Confession Of A Therapist Who Disturbed The Family Script

Recently, on one of the psychotherapy forums I’m part of, someone wrote that they were going on holiday soon and were thinking of not telling anyone there that they were a therapist. At first, I found this surprising. But then I began to understand what she meant.

Each time I mention that I’m a therapist, something happens. People respond in very particular ways. Some become guarded, while others open up far beyond what feels comfortable. The line between ordinary conversation and something more intimate begins to blur, and I have to draw it back with words like, “I’m not your therapist.”

I think it’s to do with what this profession symbolises in the collective imagination. Therapy carries associations of healing — and perhaps of moral or emotional authority. The therapist becomes, consciously or not, a kind of psychological messenger. I see it in my work with clients who hold on to my words with the hope that one of them might bring a moment of transformation. I see it in myself, too, when I sit with my own therapist — how I listen carefully, projecting meaning into their words depending on where I am internally.
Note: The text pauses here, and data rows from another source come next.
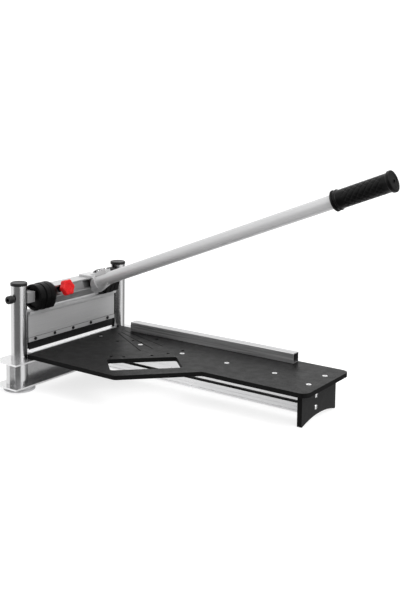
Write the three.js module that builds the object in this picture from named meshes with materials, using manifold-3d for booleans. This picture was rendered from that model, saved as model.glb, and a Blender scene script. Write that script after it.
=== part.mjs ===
// Lever guillotine for laminate and vinyl floor planks, 330 mm class.
// Millimetres. +X runs along the table away from the blade, +Y from the near post to the far
// post, +Z up. The origin is the centre of the near foot pad, on the surface it stands on.

import * as THREE from 'three';
import { mergeVertices } from 'three/addons/utils/BufferGeometryUtils.js';
import { ConvexGeometry } from 'three/addons/geometries/ConvexGeometry.js';
import Module from 'manifold-3d';

const wasm = await Module();
wasm.setup();

// ---------------------------------------------------------------- driving dimensions

const GAP = 0.3; // clearance between neighbouring pieces that touch
const DEG = Math.PI / 180;

// posts and feet
const POST_SPACING = 375;
const POST_R = 20;
const POST_BORE_R = 16;
const POST_TOP = 257;
const SLOT_WIDTH = 9;
const CAP_THICKNESS = 7;
const CAP_R = 20.6;
const FOOT_R = 39;
const FOOT_HEIGHT = 12;

// base profile, an I section along Y
const BASE_HALF_WIDTH = 40;
const BASE_OVERHANG = 50; // past each post axis
const BASE_TOP = 76.2;
const FLANGE = 4;
const WEB = 12;
const WEB_END = 38; // the web stops short of the flange ends

// table board
const TABLE_BOTTOM = 76.5;
const TABLE_TOP = 87;
const TABLE_START = 18; // edge beside the blade
const TABLE_END = 702;
const TABLE_FRONT = 8;
const TABLE_BACK = 370;
const TABLE_NARROW_FRONT = 154; // front edge of the narrow part
const CENTRE_Y = 249.5; // line of the support beam and the lever

// support beam and end plate
const BEAM_HALF_WIDTH = 20;
const BEAM_BOTTOM = 14.7;
const PLATE_X = 666;
const PLATE_THICKNESS = 12;
const PLATE_FRONT = 183;
const PLATE_BACK = 348.5;
const PLATE_ARCH_RISE = 11.5;

// fence
const FENCE_START = 76;
const FENCE_END = 570;
const FENCE_FRONT = 338.5;
const FENCE_DEPTH = 26;
const FENCE_HEIGHT = 24.4;
const FENCE_WALL = 2;

// carriage and blade
const CARRIAGE_INSET = 24; // from each post axis
const CARRIAGE_HALF = 7.5;
const CARRIAGE_BOTTOM = 111.3;
const CARRIAGE_TOP = 188.1;
const HEAD_BOTTOM = 181; // underside of the wide top rail
const CLAMP_TOP = 122.5;
const BLADE_BACK = 2.2;
const BLADE_THICKNESS = 2.5;
const BLADE_EDGE = 91.5;
const CLAMP_SCREW_PITCH = 68.7;
const CLAMP_SCREW_MIDDLE = 183.5;

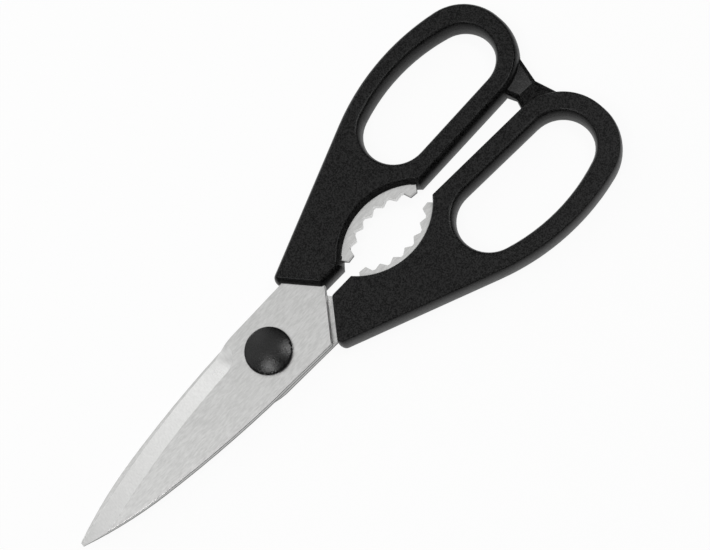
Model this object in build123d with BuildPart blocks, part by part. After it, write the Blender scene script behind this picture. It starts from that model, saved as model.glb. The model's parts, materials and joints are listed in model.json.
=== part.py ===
from build123d import *

import os
from math import atan, cos, degrees, radians, sin, sqrt, tan

os.makedirs("parts", exist_ok=True)

# Kitchen shears with moulded handles and a toothed jaw between them, shown closed and lying flat.
# Each half is drawn once, in a frame of its own: the pivot is its origin, +X points to its own
# handle and its own cutting edge, +Y to the finger loops, and +Z to the other blade.
# The rear half stands in that frame as it is, and the front half is the same one turned over.

# Sizes along and across the shears, in millimetres, from the pivot
blade_length = 82.9
handle_length = 125.9
ricasso_half_width = 12.4
heel_distance = 14.0
choil_distance = 5.6
shoulder_distance = 19.65
handle_end_distance = 21.8
end_angle = 38.3
handle_turn_angle = 0.2

# Blades: flat plates with one ground bevel
blade_thickness = 2.75
blade_gap = 0.04
bevel_width = 6.2
edge_land = 0.12
edge_break = 0.15
# Outline points, as shares of the ricasso's half width and of the blade's length, from tip to pivot
spine_shares = ((-0.06, 1.0), (-0.645, 0.651), (-0.847, 0.398), (-0.964, 0.145))
edge_shares = ((0.032, 1.0), (0.593, 0.603), (0.786, 0.386))
heel_share = 0.895
choil_share = 0.976
ricasso_top_share = 1.022

# Handles: flat mouldings round each tang, with a finger loop
handle_thickness = 10.8
handle_edge_break = 0.47
side_draft = 0.45
handle_corner_radius = 1.7
gap_corner_radius = 1.2
handle_corner_x = 14.9
handle_side_x = 35.3
handle_side_y = 66.2
loop_top_x = 34.8
loop_outer_corner_radius = 16.4
loop_inner_corner_radius = 17.6
lower_gap = 4.6
upper_gap = 4.6
top_gap = 8.6

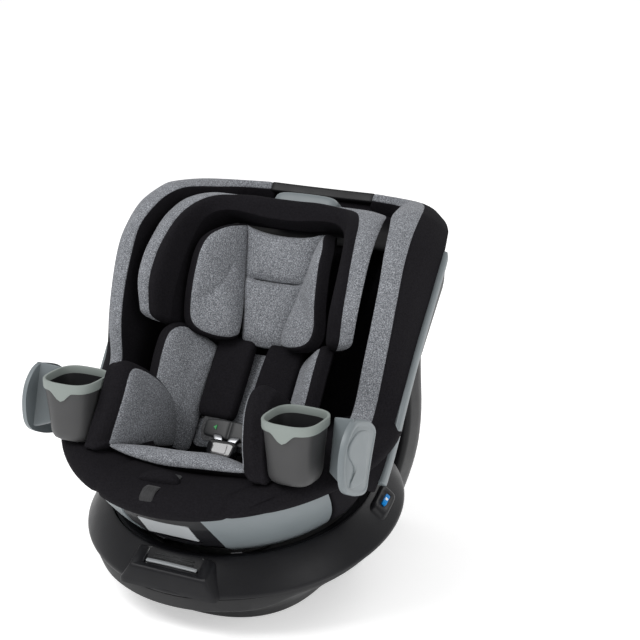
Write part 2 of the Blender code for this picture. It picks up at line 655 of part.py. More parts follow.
def build_harness():
    def shoulder_pad(name, side):
        rings = []
        for x, y, z in ((0.0500, 0.0715, 0.0640), (0.0495, 0.0705, 0.0560), (0.0485, 0.0660, 0.020),
                        (0.0470, 0.0610, -0.016), (0.0450, 0.0590, -0.030)):
            outline = rounded(rectangle(-0.025, 0.025, -0.0075, 0.0075), 0.006, 2)
            rings.append([(side * (x + u), y + v, z) for u, v in outline])
        return loft(name, rings, "black_knit", SEAT)

    both_sides(shoulder_pad, "shoulder_pad")

    def shoulder_strap(name, side):
        points = [(side * 0.045, 0.0570, -0.0305), (side * 0.043, 0.0555, -0.042), (side * 0.040, 0.0540, -0.0530)]
        return strap(name, points, 0.026, "webbing", SEAT)

    both_sides(shoulder_strap, "shoulder_strap")

    clip = extrusion("chest_clip", rounded(rectangle(-0.036, 0.036, -0.0765, -0.0535), 0.004, 2), "Y", 0.0450,
                     0.0580, "dark_grey", SEAT)
    boolean(clip, block("cut_clip_button", (-0.0104, 0.03, -0.0714), (0.0104, 0.0535, -0.0586), None, SEAT, True))
    extrusion("chest_clip_button", rounded(rectangle(-0.010, 0.010, -0.0710, -0.0590), 0.002, 2), "Y", 0.0435,
              0.0490, "gloss_black", SEAT)
    buckle = extrusion("buckle", rounded(rectangle(-0.0240, 0.0240, -0.1045, -0.0795), 0.004, 2), "Y", 0.0300,
                       0.0440, "dark_grey", SEAT)
    boolean(buckle, block("cut_buckle_button", (-0.0104, 0.02, -0.0994), (0.0104, 0.0390, -0.0856), None, SEAT,
                          True))
    extrusion("buckle_button", rounded(rectangle(-0.010, 0.010, -0.0990, -0.0860), 0.002, 2), "Y", 0.0280,
              0.0345, "release_red", SEAT)
    adjuster = extrusion("harness_adjuster", rounded(rectangle(-0.016, 0.016, -0.1880, -0.1700), 0.004, 2), "Z",
                         -0.0535, -0.0495, "dark_grey", BOWL)
    boolean(adjuster, block("cut_adjuster", (-0.0084, -0.1844, -0.0520), (0.0084, -0.1736, -0.04), None, BOWL,
                            True))
    extrusion("adjuster_button", rounded(rectangle(-0.0080, 0.0080, -0.1840, -0.1740), 0.002, 2), "Z", -0.0500,
              -0.0475, "release_red", BOWL)
    strap("adjuster_strap", [(0, -0.1910, -0.0470), (0, -0.2060, -0.0465), (0, -0.2200, -0.0470)], 0.019,
          "webbing", BOWL)


# ---- cup holders and belt guides ----------------------------------------------------------------
def cup_outline(width):
    half = width / 2
    return rounded(rectangle(-half, half, -half, half), 0.42 * half, 4)


def build_cups():
    def cup(name, side):
        centre = CUP_CENTRE
        stations = [(0.0, CUP_BASE - 0.012), (0.006, CUP_BASE - 0.002), (0.020, CUP_BASE + 0.003),
                    (CUP_TALL - 0.0162, CUP_TOP - 0.003)]
        rings = [[(side * CUP_X + u, centre[1] + v, centre[2] + h) for u, v in cup_outline(w)]
                 for h, w in stations]
        piece = loft(name, rings, "cup_charcoal", UPRIGHT)
        hollow = [(0.004, CUP_BASE - 0.016), (0.022, CUP_BASE - 0.003), (0.12, CUP_TOP - 0.006)]
        rings = [[(side * CUP_X + u, centre[1] + v, centre[2] + h) for u, v in cup_outline(w)]
                 for h, w in hollow]
        return boolean(piece, loft("cut_" + name, rings, None, UPRIGHT, True))

    both_sides(cup, "cup_holder")

    def ring(name, side):
        centre = CUP_CENTRE
        stations = [(CUP_TALL - 0.0158, CUP_TOP), (CUP_TALL - 0.002, CUP_TOP + 0.001), (CUP_TALL, CUP_TOP)]
        rings = [[(side * CUP_X + u, centre[1] + v, centre[2] + h) for u, v in cup_outline(w)]
                 for h, w in stations]
        piece = loft(name, rings, "cup_ring_sage", UPRIGHT)
        hollow = [(0.07, CUP_TOP - 0.009), (0.12, CUP_TOP - 0.007)]
        rings = [[(side * CUP_X + u, centre[1] + v, centre[2] + h) for u, v in cup_outline(w)]
                 for h, w in hollow]
        return boolean(piece, loft("cut_" + name, rings, None, UPRIGHT, True))

    both_sides(ring, "cup_ring")

    def guide(name, side):
        outline = rounded([(-0.078, -0.064), (-0.066, -0.050), (-0.020, -0.046), (0.004, -0.060), (0.012, -0.098),
                           (-0.006, -0.124), (-0.034, -0.134), (-0.048, -0.116), (-0.068, -0.108), (-0.078, -0.100)],
                          0.008, 3)
        piece = side_prism(name, side, outline, 0.2375, 0.2445, "shell_grey", SEAT)
        low, high = sorted((side * 0.2070, side * 0.2400))
        wrap = block("join_" + name, (low, -0.0778, -0.100), (high, -0.0680, -0.062), None, SEAT, True)
        return boolean(piece, wrap, "UNION")

    both_sides(guide, "belt_guide")


HEAD = frame_empty("headrest_slide", SEAT, (0, 0, 0), 0)
BOWL = frame_empty("bowl_frame", SEAT, (0, 0, 0), RECLINE)
DISH_FRAME = frame_empty("dish_frame", DECK, (0, 0, PIVOT_RISE), 0)
CUP_CENTRE = (0, -0.1275, -0.0735)

base_tray = build_base()
build_arm(base_tray)
build_bearing(base_tray)
build_lever()
build_turntable()
build_panels(build_bowl())
build_recline_handle()
build_wings()
build_back_shell()
build_pads()
build_headrest()
build_harness()
build_cups()
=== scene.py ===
"""Looks of the rotating child car seat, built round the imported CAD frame.

Soft pieces are modelled in the seat frame: X to the child's left, Y from the front to the child's back
and Z up along the back, with the recline axis as origin. Round lower pieces use the bowl frame, which is
the swivel's frame moved to the recline axis, and the base uses the deck frame at the deck's centre."""

import json
from math import cos, pi, radians, sin, sqrt

import bmesh
import bpy
from mathutils import Matrix, Vector


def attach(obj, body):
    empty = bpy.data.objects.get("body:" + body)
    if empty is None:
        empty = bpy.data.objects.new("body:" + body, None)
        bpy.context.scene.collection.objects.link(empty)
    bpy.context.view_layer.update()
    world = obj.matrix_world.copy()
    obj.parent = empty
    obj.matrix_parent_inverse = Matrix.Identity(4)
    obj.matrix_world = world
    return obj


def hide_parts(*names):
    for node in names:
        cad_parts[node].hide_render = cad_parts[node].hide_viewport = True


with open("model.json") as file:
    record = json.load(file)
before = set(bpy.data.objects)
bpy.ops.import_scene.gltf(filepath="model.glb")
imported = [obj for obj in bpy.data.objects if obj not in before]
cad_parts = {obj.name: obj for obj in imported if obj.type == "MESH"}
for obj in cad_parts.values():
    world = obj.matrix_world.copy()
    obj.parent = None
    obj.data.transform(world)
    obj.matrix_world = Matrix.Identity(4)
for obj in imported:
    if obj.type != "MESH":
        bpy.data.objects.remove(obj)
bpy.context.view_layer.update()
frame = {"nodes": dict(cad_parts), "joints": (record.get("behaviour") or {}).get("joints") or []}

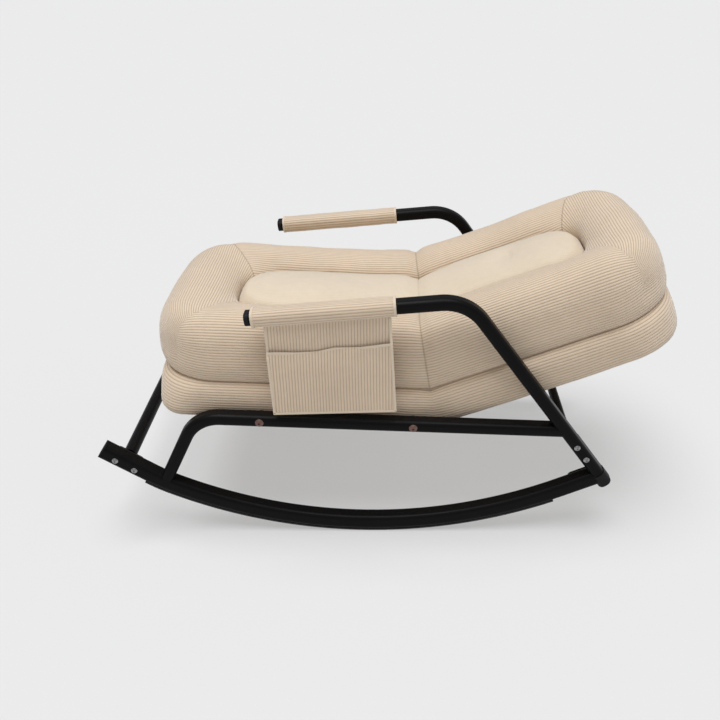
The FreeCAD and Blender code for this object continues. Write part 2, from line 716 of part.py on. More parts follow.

In our language, we call this transference.

But in my personal life, the same mechanism seems to awaken spontaneously. Saying “I’m a therapist” can trigger a whole range of reactions: “Are you reading my mind now?” or “Please, don’t therapise me!” Sometimes there’s admiration; sometimes suspicion; sometimes a nervous joke. Being a therapist seems to stir something in others — something that belongs to the shadow, to use Jung’s word for the unacknowledged parts of ourselves. Even outside the consulting room, that dynamic of projection is at play.

When I began my training, I noticed how my new identity also shifted things within my family. I seemed to take the place of the healer, and all kinds of unspoken emotions began to find their way toward me. At times, It felt as though the family’s shadows had resurfaced to be processed — and that I was somehow equipped to receive them. Frankly, I wasn’t. Quite the contrary. It was difficult even to begin explaining what I thought was happening. There was chaos and turbulence — until, eventually, there wasn’t.

Becoming a therapist meant deconstructing the loyalties that had once kept our family system in balance — and balance resists change. It was as if, by choosing this profession, I had stepped out of the family script. I began to say, “This no longer fits me,” “I can’t keep playing this role.” The system reacted.

It reminded me of a theatre play: all the characters are performing their parts, and suddenly one of them changes their lines. The story falters. For a while, there is confusion and even anger towards the character who disrupted the plot.

This, I believe, is what happens when anyone begins therapy. A person creates a new culture for themselves — a new emotional language that others in the system may not yet understand. The challenge is whether those around them can learn that new language too or at least tolerate its presence. Sometimes they can; sometimes they can’t, and relationships need to rest or reshape until a new equilibrium appears.

I think of that colleague on the forum who didn’t want to tell anyone she was a therapist.
Perhaps she sensed this — that stepping into the role of therapist or client changes the play for everyone.


The only question that remains is whether we can stay on stage with love, even when the story changes.